◆ **Directive**
The lines to return are those from the one containing "for name, make" down to the one containing "# with slants and sizes in millimetres.", inclusive; return them exactly and nothing else.

◆ **Provided material**

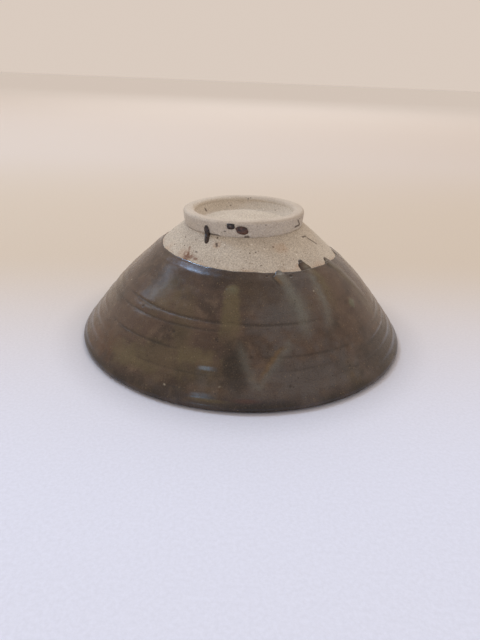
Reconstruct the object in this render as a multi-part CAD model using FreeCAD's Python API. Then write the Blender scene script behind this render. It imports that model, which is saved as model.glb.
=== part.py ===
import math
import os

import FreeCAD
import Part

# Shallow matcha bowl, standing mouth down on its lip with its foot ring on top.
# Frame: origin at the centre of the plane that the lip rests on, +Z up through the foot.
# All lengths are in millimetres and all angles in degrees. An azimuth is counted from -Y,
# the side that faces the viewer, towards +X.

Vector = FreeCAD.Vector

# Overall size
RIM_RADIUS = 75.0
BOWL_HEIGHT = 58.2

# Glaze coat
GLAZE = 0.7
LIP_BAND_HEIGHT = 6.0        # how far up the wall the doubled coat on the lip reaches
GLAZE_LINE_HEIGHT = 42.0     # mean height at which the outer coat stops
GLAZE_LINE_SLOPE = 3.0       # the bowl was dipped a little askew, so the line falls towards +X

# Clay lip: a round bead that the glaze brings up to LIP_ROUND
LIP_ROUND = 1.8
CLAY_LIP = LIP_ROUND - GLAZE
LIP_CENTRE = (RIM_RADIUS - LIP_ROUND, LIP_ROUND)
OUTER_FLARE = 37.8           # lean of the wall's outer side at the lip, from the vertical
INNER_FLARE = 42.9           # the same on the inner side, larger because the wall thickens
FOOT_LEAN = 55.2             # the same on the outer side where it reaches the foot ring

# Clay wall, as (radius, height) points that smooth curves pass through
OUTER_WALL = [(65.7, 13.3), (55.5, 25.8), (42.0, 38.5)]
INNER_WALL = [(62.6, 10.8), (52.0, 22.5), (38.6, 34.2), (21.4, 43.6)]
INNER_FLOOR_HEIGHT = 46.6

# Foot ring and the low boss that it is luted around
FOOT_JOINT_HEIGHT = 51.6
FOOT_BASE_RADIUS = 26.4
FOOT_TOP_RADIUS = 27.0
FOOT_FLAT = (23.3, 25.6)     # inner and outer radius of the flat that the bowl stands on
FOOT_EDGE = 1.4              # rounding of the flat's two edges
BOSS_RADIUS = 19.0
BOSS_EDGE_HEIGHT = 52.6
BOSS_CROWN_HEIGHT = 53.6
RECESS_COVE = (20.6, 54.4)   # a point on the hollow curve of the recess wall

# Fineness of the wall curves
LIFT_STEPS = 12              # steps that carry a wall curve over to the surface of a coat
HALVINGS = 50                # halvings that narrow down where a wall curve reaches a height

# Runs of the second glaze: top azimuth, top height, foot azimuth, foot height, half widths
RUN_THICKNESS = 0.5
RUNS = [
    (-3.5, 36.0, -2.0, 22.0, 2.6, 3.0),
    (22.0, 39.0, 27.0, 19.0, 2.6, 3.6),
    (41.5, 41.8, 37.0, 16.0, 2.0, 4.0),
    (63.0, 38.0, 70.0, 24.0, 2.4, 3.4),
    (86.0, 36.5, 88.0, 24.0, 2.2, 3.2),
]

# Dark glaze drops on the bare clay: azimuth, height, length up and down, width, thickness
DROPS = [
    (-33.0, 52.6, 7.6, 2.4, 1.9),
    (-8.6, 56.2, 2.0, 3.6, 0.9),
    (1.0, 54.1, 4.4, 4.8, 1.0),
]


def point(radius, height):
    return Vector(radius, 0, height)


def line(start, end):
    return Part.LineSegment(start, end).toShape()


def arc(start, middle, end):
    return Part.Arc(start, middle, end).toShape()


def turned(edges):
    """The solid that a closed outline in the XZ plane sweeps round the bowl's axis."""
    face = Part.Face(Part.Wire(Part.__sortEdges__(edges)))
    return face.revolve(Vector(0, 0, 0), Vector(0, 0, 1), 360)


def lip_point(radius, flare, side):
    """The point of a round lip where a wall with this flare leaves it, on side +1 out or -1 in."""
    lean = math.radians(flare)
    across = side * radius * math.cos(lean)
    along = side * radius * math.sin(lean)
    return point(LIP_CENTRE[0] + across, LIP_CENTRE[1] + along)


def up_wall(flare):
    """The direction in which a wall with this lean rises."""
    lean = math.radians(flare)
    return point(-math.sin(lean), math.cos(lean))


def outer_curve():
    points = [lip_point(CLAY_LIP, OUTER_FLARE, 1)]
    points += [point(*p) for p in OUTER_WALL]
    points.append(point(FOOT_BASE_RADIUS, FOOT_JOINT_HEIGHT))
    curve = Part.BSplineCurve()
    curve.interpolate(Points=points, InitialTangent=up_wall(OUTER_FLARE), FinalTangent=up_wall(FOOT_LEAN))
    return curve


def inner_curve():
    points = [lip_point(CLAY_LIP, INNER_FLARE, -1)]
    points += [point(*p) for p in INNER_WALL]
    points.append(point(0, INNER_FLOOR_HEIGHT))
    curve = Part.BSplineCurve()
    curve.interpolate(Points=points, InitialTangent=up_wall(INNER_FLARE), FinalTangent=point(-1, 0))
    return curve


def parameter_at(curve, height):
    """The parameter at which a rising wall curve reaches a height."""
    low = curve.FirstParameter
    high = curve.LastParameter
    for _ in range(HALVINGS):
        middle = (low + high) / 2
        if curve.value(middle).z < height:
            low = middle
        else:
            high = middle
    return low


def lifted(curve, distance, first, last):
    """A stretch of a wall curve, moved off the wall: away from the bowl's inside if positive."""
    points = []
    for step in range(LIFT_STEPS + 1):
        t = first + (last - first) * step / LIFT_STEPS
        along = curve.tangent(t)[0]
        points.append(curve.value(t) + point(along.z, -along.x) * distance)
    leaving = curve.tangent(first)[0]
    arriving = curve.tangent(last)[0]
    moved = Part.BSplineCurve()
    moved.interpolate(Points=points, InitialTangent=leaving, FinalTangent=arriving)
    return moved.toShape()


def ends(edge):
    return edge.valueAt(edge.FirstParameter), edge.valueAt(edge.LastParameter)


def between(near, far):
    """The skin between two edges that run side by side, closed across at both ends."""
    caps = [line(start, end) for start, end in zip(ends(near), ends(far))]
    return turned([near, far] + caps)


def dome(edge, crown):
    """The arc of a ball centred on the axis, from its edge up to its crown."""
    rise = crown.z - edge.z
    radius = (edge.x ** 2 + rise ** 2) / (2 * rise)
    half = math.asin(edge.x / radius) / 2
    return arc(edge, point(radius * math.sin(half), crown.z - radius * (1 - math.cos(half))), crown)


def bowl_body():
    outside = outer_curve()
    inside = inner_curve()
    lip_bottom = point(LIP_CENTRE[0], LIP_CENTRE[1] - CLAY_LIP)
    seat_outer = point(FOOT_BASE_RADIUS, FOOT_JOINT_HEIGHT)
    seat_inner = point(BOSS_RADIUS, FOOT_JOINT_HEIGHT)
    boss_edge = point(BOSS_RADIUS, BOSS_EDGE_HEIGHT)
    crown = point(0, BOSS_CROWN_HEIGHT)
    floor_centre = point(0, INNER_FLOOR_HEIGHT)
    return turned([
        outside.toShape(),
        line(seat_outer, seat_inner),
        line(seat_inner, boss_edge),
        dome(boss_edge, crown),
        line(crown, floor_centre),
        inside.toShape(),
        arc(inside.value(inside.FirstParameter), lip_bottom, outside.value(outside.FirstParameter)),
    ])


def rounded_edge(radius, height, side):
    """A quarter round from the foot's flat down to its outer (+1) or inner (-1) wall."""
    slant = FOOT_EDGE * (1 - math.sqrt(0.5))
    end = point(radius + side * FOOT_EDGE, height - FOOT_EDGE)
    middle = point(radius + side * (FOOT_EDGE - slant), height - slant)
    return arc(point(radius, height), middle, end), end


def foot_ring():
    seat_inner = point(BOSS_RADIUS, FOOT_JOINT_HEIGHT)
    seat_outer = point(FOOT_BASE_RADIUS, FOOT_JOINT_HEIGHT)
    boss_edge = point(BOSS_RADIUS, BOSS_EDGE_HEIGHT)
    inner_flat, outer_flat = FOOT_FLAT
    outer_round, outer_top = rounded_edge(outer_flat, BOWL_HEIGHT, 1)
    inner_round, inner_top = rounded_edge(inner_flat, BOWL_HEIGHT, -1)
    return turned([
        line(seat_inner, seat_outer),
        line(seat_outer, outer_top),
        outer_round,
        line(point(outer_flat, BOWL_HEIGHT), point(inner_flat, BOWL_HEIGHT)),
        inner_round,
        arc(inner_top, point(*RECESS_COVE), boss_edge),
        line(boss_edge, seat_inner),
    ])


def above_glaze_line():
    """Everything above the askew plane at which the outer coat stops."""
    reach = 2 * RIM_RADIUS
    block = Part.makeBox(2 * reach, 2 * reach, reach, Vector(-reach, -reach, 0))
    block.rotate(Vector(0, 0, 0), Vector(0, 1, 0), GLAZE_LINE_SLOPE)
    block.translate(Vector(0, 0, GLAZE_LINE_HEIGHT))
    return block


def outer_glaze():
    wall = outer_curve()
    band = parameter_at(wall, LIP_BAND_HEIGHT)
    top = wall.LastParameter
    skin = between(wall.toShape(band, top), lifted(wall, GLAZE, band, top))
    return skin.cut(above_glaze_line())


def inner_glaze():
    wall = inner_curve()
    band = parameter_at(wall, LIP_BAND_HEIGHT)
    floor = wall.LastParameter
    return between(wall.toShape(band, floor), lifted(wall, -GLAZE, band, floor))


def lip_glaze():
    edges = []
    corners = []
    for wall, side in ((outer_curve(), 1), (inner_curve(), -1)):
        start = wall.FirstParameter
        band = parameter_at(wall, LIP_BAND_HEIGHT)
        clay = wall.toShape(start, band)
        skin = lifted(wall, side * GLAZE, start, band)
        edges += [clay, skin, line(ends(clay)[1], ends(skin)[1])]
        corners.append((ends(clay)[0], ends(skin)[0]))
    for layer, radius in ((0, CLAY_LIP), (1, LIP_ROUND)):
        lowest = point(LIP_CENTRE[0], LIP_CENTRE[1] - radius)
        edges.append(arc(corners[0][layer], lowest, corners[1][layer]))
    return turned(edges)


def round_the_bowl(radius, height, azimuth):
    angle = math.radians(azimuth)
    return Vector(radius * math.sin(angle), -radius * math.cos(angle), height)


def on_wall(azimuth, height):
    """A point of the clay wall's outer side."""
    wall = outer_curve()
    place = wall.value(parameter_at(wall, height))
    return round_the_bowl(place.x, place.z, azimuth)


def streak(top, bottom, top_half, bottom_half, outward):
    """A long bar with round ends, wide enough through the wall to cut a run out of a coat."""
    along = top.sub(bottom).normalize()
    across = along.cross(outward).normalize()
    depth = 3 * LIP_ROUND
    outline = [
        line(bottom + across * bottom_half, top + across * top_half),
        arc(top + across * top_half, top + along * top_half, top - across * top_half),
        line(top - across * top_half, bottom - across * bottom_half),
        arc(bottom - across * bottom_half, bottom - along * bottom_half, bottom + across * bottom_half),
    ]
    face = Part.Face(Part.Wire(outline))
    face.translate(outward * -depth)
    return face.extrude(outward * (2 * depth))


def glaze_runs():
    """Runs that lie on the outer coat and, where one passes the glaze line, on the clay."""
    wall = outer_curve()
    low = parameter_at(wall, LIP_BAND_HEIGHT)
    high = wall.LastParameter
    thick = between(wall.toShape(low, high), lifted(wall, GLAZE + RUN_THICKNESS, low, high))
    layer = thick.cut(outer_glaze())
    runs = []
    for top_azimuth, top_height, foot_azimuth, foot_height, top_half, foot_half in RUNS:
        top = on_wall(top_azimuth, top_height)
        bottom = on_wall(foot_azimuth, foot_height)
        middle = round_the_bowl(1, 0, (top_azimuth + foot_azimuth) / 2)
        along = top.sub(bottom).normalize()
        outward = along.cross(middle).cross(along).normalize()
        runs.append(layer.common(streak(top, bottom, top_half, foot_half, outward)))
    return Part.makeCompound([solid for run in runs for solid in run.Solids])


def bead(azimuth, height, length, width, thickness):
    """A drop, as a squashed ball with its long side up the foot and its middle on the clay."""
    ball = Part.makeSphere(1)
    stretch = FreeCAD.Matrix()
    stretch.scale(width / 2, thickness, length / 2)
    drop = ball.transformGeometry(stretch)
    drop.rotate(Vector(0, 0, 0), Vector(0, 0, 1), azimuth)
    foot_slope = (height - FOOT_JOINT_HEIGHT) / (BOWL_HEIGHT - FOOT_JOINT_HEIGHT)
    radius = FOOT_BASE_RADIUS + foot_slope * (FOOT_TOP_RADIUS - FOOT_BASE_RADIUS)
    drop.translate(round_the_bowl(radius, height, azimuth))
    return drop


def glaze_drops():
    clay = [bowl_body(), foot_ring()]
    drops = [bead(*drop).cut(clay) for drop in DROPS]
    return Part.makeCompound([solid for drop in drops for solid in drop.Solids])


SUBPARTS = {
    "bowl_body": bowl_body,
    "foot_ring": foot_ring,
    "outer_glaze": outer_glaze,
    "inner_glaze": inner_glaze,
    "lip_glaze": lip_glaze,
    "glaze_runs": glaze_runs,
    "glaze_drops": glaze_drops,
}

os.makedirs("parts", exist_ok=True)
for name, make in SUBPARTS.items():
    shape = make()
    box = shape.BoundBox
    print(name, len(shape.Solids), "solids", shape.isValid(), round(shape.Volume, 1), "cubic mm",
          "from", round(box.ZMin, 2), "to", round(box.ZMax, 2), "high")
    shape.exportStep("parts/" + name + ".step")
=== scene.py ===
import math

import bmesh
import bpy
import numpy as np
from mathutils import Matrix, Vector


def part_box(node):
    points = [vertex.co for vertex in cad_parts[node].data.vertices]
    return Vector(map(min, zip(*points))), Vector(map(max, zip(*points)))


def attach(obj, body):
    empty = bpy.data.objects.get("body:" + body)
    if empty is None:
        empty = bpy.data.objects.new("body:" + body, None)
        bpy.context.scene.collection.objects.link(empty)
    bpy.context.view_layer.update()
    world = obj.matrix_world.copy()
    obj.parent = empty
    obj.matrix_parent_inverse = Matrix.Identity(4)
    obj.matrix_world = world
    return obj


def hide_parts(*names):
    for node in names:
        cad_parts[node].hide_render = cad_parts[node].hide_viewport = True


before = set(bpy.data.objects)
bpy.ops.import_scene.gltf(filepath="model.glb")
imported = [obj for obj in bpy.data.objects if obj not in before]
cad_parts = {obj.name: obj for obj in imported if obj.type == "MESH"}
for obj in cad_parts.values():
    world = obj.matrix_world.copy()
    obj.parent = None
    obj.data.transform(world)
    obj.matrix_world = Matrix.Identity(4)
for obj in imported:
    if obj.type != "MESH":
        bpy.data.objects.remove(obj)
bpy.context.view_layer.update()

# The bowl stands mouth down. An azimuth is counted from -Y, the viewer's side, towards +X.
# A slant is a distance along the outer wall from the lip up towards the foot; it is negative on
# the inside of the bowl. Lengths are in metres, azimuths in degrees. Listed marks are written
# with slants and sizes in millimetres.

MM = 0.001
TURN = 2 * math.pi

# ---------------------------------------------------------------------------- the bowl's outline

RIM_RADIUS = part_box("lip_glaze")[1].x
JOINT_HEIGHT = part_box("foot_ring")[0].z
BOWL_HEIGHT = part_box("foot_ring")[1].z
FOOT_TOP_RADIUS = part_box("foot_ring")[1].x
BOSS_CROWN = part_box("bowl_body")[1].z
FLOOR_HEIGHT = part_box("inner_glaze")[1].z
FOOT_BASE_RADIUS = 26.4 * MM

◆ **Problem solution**
for name, make in SUBPARTS.items():
    shape = make()
    box = shape.BoundBox
    print(name, len(shape.Solids), "solids", shape.isValid(), round(shape.Volume, 1), "cubic mm",
          "from", round(box.ZMin, 2), "to", round(box.ZMax, 2), "high")
    shape.exportStep("parts/" + name + ".step")
=== scene.py ===
import math

import bmesh
import bpy
import numpy as np
from mathutils import Matrix, Vector


def part_box(node):
    points = [vertex.co for vertex in cad_parts[node].data.vertices]
    return Vector(map(min, zip(*points))), Vector(map(max, zip(*points)))


def attach(obj, body):
    empty = bpy.data.objects.get("body:" + body)
    if empty is None:
        empty = bpy.data.objects.new("body:" + body, None)
        bpy.context.scene.collection.objects.link(empty)
    bpy.context.view_layer.update()
    world = obj.matrix_world.copy()
    obj.parent = empty
    obj.matrix_parent_inverse = Matrix.Identity(4)
    obj.matrix_world = world
    return obj


def hide_parts(*names):
    for node in names:
        cad_parts[node].hide_render = cad_parts[node].hide_viewport = True


before = set(bpy.data.objects)
bpy.ops.import_scene.gltf(filepath="model.glb")
imported = [obj for obj in bpy.data.objects if obj not in before]
cad_parts = {obj.name: obj for obj in imported if obj.type == "MESH"}
for obj in cad_parts.values():
    world = obj.matrix_world.copy()
    obj.parent = None
    obj.data.transform(world)
    obj.matrix_world = Matrix.Identity(4)
for obj in imported:
    if obj.type != "MESH":
        bpy.data.objects.remove(obj)
bpy.context.view_layer.update()

# The bowl stands mouth down. An azimuth is counted from -Y, the viewer's side, towards +X.
# A slant is a distance along the outer wall from the lip up towards the foot; it is negative on
# the inside of the bowl. Lengths are in metres, azimuths in degrees. Listed marks are written
# with slants and sizes in millimetres.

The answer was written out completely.